Government as Regulator of Labor Relations.
Numerous problems may arise in this area,962 but the issue here considered is the balance to be drawn between the free speech rights of an employer and the statutory rights of his employees to engage or not engage in concerted activities free of employer coercion, which may well include threats or promises or other oral or written communications.

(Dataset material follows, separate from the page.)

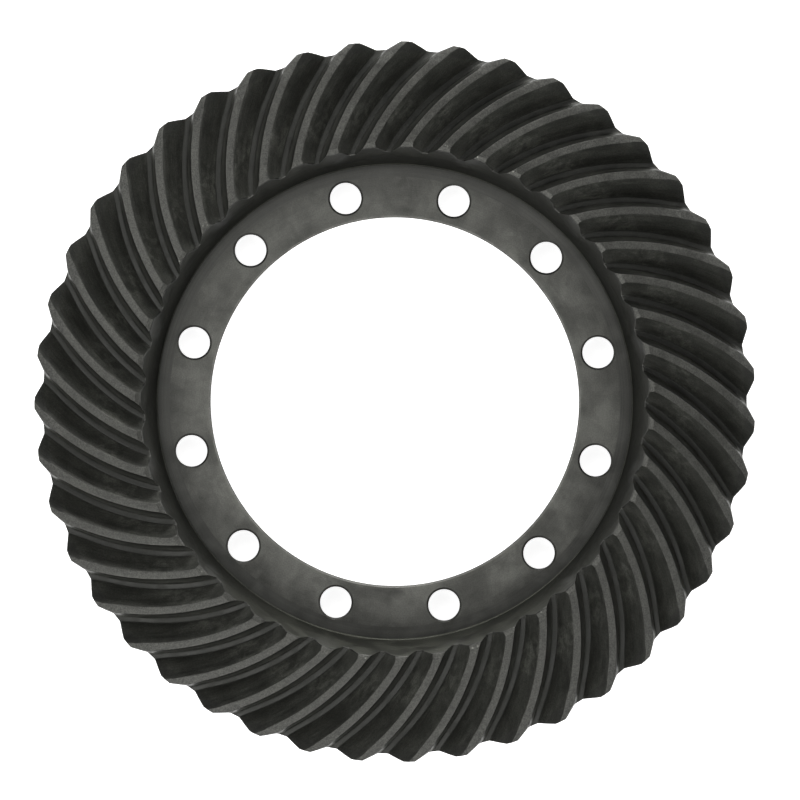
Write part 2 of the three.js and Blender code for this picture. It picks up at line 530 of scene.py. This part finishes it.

The Court has upheld prohibitions against employer interference with union activity through speech so long as the speech is coercive,963 and that holding has been reduced to statutory form.964 Nonetheless, there is a First Amendment tension in this area, with its myriad variations of speech forms that may be denominated “predictions,” especially because determination whether particular utterances have an impermissible impact on workers is vested with an agency with no particular expertise in the protection of freedom of expression.965
- E.g., the speech and associational rights of persons required to join a union, Railway Employees Dep’t v. Hanson, 351 U.S. 225 (1956); International Ass’n of Machinists v. Street, 367 U.S. 740 (1961); see also Abood v. Detroit Bd. of Educ., 431 U.S. 209 (1977) (public employees), restrictions on picketing and publicity campaigns, Babbitt v. United Farm Workers, 442 U.S. 289 (1979), and application of collective bargaining laws in sensitive areas, NLRB v. Yeshiva Univ., 444 U.S. 672 (1980) (faculty collective bargaining in private universities); NLRB v. Catholic Bishop, 440 U.S. 490 (1979) (collective bargaining in religious schools).
- NLRB v. Virginia Electric & Power Co., 314 U.S. 469 (1941).
- 61 Stat. 142, § 8(c) (1947), 29 U.S.C. § 158(c).
- Cf. NLRB v. Gissel Packing Co., 395 U.S. 575, 616–20 (1969).